### Task to carry out
Tally the lines of the listing that contain the string "limits". Give the number and nothing else.

### Data for this exercise
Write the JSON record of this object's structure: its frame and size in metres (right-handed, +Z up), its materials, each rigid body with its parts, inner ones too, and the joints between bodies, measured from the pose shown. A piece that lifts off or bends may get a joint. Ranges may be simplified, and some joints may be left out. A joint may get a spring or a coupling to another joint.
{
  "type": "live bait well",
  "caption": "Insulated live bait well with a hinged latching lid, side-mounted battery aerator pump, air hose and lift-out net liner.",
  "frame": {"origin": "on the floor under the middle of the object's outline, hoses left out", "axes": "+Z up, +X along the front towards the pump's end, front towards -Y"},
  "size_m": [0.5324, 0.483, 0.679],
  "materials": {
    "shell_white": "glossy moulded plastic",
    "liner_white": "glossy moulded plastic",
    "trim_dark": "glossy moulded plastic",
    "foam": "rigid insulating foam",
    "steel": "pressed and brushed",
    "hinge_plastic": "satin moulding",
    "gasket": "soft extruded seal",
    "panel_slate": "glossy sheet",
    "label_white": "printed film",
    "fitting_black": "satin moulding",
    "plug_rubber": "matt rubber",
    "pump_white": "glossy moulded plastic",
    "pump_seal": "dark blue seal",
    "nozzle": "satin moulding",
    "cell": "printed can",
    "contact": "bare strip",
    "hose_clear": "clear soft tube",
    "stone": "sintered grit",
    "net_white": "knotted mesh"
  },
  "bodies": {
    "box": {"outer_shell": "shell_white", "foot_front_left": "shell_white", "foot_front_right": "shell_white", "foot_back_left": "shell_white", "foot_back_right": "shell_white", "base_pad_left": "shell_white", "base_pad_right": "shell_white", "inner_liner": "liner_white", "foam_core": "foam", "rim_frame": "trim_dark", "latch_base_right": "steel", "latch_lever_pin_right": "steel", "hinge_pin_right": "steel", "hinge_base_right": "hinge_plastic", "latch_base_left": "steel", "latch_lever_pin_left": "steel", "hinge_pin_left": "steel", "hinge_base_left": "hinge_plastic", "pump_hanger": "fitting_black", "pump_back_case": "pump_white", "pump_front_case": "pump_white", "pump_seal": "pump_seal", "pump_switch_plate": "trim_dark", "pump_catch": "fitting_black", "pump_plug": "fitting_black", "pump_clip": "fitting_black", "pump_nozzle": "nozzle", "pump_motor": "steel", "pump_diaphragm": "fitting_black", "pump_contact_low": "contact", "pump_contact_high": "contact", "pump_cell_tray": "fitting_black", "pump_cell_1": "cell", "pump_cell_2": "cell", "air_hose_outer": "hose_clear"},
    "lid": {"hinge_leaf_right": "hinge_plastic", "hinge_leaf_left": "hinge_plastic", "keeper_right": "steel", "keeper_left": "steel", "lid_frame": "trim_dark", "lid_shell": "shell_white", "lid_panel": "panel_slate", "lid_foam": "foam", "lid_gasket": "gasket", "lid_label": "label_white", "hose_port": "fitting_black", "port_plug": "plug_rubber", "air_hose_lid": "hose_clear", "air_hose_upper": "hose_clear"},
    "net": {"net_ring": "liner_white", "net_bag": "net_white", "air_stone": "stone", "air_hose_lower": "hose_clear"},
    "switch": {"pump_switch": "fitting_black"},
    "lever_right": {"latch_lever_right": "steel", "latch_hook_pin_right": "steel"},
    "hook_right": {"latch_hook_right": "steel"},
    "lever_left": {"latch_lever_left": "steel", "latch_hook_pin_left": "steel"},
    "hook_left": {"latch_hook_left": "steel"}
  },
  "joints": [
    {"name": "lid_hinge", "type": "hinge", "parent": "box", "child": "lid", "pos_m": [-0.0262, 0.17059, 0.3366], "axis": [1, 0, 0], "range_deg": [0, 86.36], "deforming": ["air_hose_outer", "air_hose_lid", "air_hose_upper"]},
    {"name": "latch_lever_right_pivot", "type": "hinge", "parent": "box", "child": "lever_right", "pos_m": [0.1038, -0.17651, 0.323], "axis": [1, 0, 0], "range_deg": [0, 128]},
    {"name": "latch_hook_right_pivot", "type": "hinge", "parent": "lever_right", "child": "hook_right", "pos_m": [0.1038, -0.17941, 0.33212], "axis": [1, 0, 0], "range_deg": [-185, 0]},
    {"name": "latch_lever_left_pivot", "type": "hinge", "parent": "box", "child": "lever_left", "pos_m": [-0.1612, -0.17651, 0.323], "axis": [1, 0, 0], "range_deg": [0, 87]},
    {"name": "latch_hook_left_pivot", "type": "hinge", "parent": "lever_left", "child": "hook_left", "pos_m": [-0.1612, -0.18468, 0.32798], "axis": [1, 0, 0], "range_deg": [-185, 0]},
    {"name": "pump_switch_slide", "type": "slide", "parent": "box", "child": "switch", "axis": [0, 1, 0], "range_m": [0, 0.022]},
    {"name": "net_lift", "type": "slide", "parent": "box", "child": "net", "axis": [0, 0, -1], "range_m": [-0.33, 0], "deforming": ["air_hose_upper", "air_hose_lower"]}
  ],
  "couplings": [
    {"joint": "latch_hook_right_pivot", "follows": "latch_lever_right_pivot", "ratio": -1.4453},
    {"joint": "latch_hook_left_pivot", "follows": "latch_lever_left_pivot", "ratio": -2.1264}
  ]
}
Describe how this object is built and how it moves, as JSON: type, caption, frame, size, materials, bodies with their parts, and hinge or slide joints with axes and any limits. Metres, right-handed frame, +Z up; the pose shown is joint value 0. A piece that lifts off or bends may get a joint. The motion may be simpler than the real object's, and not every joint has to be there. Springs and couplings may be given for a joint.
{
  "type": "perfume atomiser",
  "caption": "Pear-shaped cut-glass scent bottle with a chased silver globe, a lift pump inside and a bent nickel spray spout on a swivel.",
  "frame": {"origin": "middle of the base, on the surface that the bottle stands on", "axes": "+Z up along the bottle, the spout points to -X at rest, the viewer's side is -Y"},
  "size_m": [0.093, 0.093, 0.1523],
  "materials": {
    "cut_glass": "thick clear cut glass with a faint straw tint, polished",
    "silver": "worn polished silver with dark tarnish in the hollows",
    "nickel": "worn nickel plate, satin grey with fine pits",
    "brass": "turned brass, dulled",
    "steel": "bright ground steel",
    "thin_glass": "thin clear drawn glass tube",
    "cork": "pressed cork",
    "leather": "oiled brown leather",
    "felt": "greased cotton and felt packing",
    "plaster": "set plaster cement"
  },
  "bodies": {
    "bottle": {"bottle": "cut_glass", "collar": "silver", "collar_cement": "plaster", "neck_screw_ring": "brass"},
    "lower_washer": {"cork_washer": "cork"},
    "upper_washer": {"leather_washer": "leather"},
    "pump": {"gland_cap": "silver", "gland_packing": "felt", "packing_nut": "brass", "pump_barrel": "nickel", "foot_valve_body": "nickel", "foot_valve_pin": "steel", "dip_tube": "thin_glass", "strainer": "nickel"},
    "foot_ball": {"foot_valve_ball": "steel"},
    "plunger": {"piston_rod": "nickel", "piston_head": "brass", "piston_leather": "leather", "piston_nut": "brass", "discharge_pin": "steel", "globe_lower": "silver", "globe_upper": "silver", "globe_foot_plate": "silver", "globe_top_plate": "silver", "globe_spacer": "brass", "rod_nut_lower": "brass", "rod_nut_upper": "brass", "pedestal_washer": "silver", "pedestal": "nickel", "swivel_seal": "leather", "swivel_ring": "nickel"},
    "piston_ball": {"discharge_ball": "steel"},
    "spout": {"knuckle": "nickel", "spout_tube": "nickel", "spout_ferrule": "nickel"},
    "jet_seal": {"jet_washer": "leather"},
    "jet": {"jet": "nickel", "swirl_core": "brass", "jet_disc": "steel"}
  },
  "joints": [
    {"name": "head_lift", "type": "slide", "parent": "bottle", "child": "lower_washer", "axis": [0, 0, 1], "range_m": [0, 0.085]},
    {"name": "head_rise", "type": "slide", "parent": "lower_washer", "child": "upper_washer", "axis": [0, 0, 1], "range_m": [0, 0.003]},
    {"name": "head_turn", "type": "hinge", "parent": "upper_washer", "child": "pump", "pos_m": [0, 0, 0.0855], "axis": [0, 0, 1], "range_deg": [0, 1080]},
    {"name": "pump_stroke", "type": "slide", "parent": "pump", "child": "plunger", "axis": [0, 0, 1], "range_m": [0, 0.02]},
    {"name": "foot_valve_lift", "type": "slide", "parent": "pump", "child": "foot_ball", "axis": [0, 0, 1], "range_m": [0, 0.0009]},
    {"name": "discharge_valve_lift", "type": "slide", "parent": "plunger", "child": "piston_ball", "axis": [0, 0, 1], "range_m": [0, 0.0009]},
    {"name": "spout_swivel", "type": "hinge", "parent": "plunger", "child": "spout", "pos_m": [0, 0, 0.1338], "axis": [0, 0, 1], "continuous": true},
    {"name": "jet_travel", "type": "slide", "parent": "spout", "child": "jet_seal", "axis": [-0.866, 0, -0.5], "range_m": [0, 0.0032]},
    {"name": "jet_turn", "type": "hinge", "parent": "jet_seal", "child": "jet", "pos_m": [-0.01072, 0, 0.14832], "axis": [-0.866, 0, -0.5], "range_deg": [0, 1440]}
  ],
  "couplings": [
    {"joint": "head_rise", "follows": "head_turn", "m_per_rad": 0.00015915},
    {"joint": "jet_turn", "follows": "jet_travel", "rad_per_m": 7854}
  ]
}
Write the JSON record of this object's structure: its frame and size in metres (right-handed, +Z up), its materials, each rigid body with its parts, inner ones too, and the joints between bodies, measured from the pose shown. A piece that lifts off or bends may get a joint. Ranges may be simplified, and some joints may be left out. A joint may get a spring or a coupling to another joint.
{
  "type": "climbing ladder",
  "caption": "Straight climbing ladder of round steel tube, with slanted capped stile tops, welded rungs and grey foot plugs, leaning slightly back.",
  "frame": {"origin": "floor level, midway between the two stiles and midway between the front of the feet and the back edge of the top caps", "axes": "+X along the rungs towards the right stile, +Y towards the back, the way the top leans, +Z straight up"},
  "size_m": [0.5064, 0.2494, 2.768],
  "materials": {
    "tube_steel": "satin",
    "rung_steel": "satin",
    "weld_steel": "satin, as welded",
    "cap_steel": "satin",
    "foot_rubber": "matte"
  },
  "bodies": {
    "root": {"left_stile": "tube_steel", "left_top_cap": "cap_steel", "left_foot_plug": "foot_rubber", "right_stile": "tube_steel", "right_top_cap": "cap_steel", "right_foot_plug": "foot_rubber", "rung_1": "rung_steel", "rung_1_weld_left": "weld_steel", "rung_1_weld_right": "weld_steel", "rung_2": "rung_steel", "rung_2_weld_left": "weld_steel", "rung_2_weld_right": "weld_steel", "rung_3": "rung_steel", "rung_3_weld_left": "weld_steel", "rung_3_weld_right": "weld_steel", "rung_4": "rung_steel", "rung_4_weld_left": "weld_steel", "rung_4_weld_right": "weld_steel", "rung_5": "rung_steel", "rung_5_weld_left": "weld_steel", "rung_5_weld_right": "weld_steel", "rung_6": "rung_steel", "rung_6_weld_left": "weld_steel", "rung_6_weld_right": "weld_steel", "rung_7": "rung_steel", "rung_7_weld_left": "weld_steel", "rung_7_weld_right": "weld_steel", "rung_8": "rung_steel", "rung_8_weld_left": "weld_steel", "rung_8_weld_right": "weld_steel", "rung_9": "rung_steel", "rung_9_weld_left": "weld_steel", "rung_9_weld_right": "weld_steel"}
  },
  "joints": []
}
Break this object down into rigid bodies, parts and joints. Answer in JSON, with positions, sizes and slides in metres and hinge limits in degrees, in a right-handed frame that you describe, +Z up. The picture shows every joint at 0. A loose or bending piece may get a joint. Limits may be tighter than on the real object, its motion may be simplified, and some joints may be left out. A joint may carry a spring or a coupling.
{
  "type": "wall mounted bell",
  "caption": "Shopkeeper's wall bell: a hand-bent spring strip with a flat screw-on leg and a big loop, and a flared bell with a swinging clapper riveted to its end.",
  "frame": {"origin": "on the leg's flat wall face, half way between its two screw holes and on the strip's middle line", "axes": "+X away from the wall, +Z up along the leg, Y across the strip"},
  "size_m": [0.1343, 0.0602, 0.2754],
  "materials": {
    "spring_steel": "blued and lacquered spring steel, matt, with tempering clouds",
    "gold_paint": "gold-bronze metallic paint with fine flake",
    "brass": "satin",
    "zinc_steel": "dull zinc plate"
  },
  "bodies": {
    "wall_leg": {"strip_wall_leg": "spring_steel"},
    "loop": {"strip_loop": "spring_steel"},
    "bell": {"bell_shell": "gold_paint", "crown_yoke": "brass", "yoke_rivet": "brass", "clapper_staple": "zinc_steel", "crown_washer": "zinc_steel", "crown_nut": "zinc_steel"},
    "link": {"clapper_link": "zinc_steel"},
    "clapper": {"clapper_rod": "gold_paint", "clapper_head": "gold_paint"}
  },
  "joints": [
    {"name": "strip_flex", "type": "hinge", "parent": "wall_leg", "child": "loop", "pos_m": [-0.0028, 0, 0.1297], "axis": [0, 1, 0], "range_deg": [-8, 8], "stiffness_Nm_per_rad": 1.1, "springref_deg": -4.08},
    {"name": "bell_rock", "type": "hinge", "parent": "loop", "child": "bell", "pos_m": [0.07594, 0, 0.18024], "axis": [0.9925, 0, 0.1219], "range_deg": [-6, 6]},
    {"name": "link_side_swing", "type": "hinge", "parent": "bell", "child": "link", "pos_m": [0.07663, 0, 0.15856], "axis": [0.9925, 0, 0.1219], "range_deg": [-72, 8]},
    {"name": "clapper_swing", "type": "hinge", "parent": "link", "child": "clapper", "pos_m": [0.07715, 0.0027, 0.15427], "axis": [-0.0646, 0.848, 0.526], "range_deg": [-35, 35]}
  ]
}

### Final result
2